Below is an excerpt from the Sept. 16th Seattle Police Department "Report to the Community", which came with the Sunday newspaper, and is now available online.
In the East Precinct, it was another kind of outreach. In the Miller Park neighborhood, particularly the intersection of Madison and 21st, precinct officers joined forces with neighborhood Blockwatch groups and various agencies to address the lawlessness and drug-dealing that had made the neighborhood unsafe.
Police arrested the hardcore lawbreakers and entered them into the criminal justice system. But in addition to more assertive policing, officers tried something completely novel: they set up a kind of outdoor “street school” in which free classes were offered to neighborhood denizens. The classes, which took place in an alley every Tuesday afternoon, offered lessons on everything from how to get a job to learning how to take care of one’s vision. The classes provided a way for people in need to “connect” with people who could help.

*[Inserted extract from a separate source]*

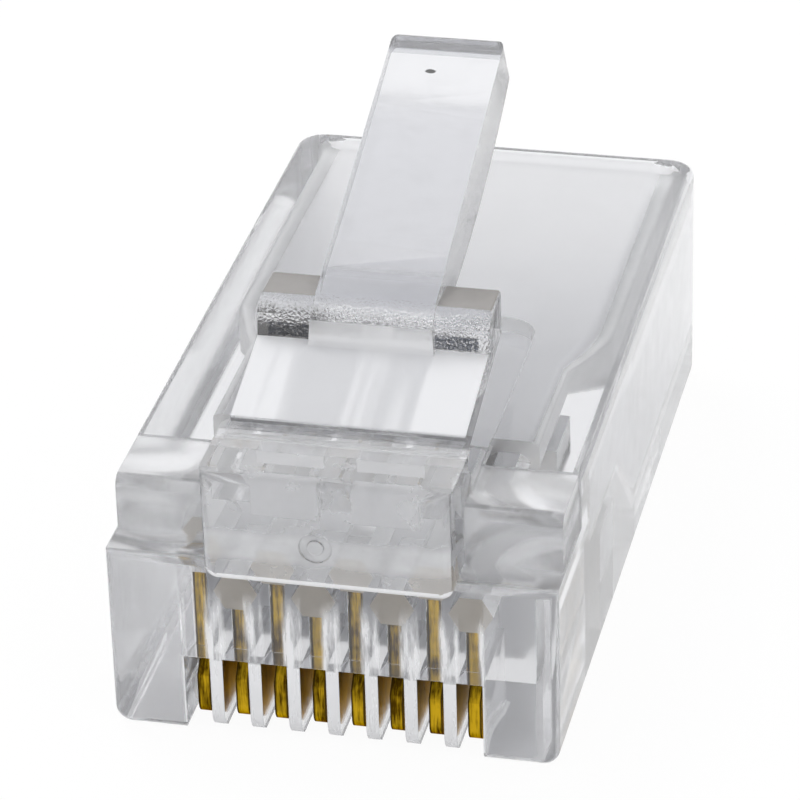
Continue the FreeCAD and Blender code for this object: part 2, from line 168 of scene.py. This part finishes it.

In the long run this dual approach, enforcement and education, improves safety and security.
At the same time the street school was in session, police worked with the liquor control board to shut down a local tavern that had become a magnet for drug dealers and buyers and an assortment of other lawbreakers. With the tavern closed, the trouble-makers jailed and the needy given help, residents reclaimed their neighborhood.
Capt. Paul McDonagh, recently promoted to command the East Precinct, credits Lt. John Hayes and Ofc. Tyrone Davis for bringing about the transformation. Said McDonagh: “They have done a lot of good work out there.”